Jameela hurried into the fog, calling out Ham’s name, again and again, but answer came there none.
LANGLEY, VIRGINIA
The sunlight outside never punctured the citadel within. Antiseptic light beamed down on white floors, grey walls, grey rooms that were lined with grey filing cabinets because, as the Agency feared being hacked, more and more of its vast treasure-hoard of secrets was being transferred back onto paper, to be archived in cardboard folders in locked stainless-steel cabinets. In the twenty-first century, the most advanced intelligence-gathering machine the world had ever known was hurrying back to the time before digitalism.
Zeke had been at the Agency so long that his personal file, all thirty-two separate volumes of it, was wheeled in on a trolley. The three-strong committee called together to adjudicate on his fate were grim-faced. But it took quite a while for the files to be offloaded from the trolley onto the desk in front of them, testimony in paper and ink to Zeke’s service to the organisation.
Paperwork duly in place, the assault began. Phil Lansing, the Agency’s Inspector General, began to cite paragraph 12, subsection C, reminding intelligence officers of the necessity to be mindful of the Agency’s broad goals and not just to be concerned ‘with the narrow confine—’
‘. . . of the specific operation in hand.’
Zeke completed the subsection for him from memory. The two other executives, sitting either side of Lansing, registered surprise. Zeke smiled his idiot smile and explained: ‘If you’re going to throw the book at me, be it noted that I wrote the aforesaid. Or at least updated it, some seventeen years ago. If you’d all care to check page three of the hard copy of the Guidance for Intelligence Officers manual, you’ll see the evidence for my assertion. No pressure, gentlemen.’
‘Mr Chandl—’
‘Call me Zeke, Phil.’
‘The protocol of this personnel inquiry into your actions and inactions vis-à-vis the integrity of this Agency requires that I use your surname, Mr Chandler.’

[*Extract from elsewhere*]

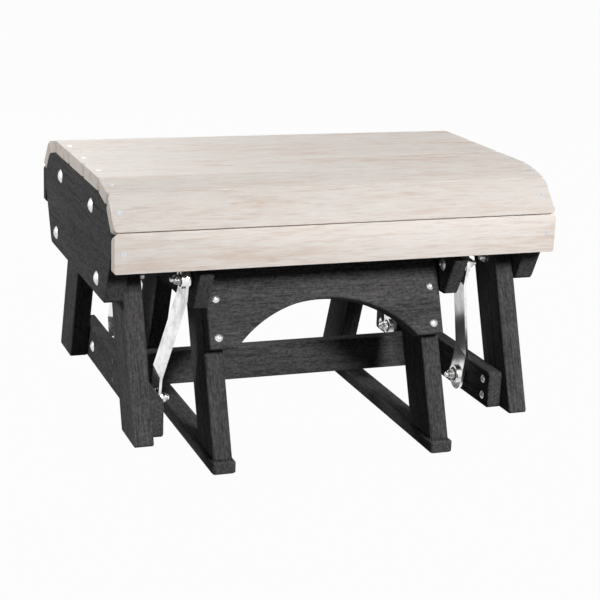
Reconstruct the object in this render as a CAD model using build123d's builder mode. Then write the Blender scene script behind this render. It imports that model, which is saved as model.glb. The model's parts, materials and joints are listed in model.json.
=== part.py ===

‘I didn’t write that rule,’ said Zeke, mildly affronted.
‘No, you did not.’
The case against him proc
eeded. Sure, he’d taken a risk leaving his security detail in Tirana, but he had begun to suspect that they were there to stop him from investigating the possibility of a CIA black ops facility in northern Albania. Him being an intelligence officer and all, it had seemed the right thing to do at the time.
‘This foolish adventure’ was how Lansing termed it.
‘We must agree to disagree—’ chipped in Zeke.
‘This caused a great deal of anxiety to your colleagues. You were seriously injured and it was only the prompt medevac by Agency personnel that—’
‘Yadda yadda . . .’
‘Excuse m—’
‘Some shrapnel pierced my lung. A shepherd fixed me up. I was right as rain by the time you folks wandered b—’
‘The second error is of a far graver magnitude to the Agency. You traded satellite images with the Zarif regime for a non-American subject.’
‘A man called Joe Tiplady,’ replied Zeke. ‘It was not just morally the right thing to do, it may yet deliver significant HUMINT on Syria at a time when the Agency’s technology-driven obsession with SIGINT is delivering precious little product. The catch from the Agency’s HUMINT trawl against ISIS is pitiful. ISIS, leastways some of the people in ISIS, are smart. Sure, German intelligence has done well by picking up a flash drive containing the résumés of thousands of recruits, but they’re low-level grunts. The Agency’s SIGINT penetration of ISIS’s high-level command – for example, anyone who has physical proximity to the Caliph – is negligible, de nada. So a HUMINT operation which might yet bear fruit is worth a few snaps from space. Or maybe I’m wrong about that. Got any others?’